* start Data records *
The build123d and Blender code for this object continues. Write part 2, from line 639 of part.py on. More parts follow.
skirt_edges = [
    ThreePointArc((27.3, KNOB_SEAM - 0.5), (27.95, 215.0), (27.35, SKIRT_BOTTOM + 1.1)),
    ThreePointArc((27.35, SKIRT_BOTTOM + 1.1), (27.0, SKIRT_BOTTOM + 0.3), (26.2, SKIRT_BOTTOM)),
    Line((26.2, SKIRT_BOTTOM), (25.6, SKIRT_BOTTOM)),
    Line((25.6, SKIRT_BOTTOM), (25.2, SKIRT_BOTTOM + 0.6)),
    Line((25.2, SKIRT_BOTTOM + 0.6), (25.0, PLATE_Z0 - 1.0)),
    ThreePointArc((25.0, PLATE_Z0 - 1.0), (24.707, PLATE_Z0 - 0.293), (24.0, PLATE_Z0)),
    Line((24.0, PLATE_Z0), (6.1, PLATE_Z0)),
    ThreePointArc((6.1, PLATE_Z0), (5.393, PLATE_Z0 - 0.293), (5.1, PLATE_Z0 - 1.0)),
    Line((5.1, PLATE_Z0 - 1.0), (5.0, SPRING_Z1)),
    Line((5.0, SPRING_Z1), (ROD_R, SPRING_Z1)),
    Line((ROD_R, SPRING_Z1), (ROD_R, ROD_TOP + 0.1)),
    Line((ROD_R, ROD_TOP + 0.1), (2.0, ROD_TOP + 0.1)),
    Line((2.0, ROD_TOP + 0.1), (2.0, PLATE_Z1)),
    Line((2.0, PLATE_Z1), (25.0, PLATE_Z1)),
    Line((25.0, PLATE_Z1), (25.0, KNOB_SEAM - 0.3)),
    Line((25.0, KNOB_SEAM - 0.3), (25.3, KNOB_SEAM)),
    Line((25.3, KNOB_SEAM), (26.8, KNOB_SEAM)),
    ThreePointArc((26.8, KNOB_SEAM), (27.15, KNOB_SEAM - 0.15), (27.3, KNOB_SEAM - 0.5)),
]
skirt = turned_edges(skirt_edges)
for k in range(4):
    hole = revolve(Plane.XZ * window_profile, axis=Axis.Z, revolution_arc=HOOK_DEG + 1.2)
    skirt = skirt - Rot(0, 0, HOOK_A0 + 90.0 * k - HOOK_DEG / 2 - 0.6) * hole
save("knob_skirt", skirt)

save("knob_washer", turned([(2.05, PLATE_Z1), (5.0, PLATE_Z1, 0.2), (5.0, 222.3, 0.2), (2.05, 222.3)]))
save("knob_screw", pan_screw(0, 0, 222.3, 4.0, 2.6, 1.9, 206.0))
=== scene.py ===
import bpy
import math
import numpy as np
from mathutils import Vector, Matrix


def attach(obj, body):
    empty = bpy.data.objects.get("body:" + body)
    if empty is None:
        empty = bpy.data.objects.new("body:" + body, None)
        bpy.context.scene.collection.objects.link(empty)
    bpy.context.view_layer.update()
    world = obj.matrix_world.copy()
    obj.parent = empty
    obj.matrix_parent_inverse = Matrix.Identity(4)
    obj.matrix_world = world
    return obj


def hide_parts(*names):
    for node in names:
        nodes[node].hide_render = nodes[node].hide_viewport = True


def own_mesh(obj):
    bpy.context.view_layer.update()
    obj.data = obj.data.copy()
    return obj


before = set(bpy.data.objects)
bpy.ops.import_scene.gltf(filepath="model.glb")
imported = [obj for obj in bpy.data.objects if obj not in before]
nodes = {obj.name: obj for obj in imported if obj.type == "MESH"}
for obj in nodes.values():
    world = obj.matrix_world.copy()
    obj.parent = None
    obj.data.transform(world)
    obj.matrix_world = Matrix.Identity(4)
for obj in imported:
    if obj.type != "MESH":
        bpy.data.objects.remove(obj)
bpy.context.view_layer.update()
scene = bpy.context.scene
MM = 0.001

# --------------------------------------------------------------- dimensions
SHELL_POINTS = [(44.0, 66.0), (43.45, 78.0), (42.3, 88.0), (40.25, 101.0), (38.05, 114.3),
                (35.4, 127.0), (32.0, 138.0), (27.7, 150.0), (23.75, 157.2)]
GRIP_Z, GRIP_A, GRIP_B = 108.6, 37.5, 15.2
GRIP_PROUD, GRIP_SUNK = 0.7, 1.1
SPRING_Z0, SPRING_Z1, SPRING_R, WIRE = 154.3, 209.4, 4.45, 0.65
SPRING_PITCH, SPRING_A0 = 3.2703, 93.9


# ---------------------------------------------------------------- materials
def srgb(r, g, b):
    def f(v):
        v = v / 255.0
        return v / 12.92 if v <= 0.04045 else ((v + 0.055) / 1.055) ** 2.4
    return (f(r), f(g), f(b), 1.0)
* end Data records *
* start Data records *
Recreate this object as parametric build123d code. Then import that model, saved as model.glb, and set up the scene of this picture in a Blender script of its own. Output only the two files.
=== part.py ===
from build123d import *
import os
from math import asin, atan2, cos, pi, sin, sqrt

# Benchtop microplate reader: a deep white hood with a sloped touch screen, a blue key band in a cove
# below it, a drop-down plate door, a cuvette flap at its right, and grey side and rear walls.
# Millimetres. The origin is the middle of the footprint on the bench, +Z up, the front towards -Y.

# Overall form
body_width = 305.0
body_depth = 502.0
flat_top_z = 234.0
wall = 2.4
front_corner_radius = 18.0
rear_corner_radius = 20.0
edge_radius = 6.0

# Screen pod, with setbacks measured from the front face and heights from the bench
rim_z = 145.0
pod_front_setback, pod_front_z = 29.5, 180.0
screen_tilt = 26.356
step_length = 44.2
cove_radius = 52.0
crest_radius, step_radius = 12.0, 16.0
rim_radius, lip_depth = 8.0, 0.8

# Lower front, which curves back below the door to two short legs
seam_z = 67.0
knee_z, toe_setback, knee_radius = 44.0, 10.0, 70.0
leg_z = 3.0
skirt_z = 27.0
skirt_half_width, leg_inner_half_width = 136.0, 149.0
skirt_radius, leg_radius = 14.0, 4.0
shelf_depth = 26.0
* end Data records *
Given task: Extract exactly and only these lines: the line containing "0.2), (2.05, 222.3)]))", the line containing "for node in", and every line between them.

Written solution:
save("knob_washer", turned([(2.05, PLATE_Z1), (5.0, PLATE_Z1, 0.2), (5.0, 222.3, 0.2), (2.05, 222.3)]))
save("knob_screw", pan_screw(0, 0, 222.3, 4.0, 2.6, 1.9, 206.0))
=== scene.py ===
import bpy
import math
import numpy as np
from mathutils import Vector, Matrix


def attach(obj, body):
    empty = bpy.data.objects.get("body:" + body)
    if empty is None:
        empty = bpy.data.objects.new("body:" + body, None)
        bpy.context.scene.collection.objects.link(empty)
    bpy.context.view_layer.update()
    world = obj.matrix_world.copy()
    obj.parent = empty
    obj.matrix_parent_inverse = Matrix.Identity(4)
    obj.matrix_world = world
    return obj


def hide_parts(*names):
    for node in names:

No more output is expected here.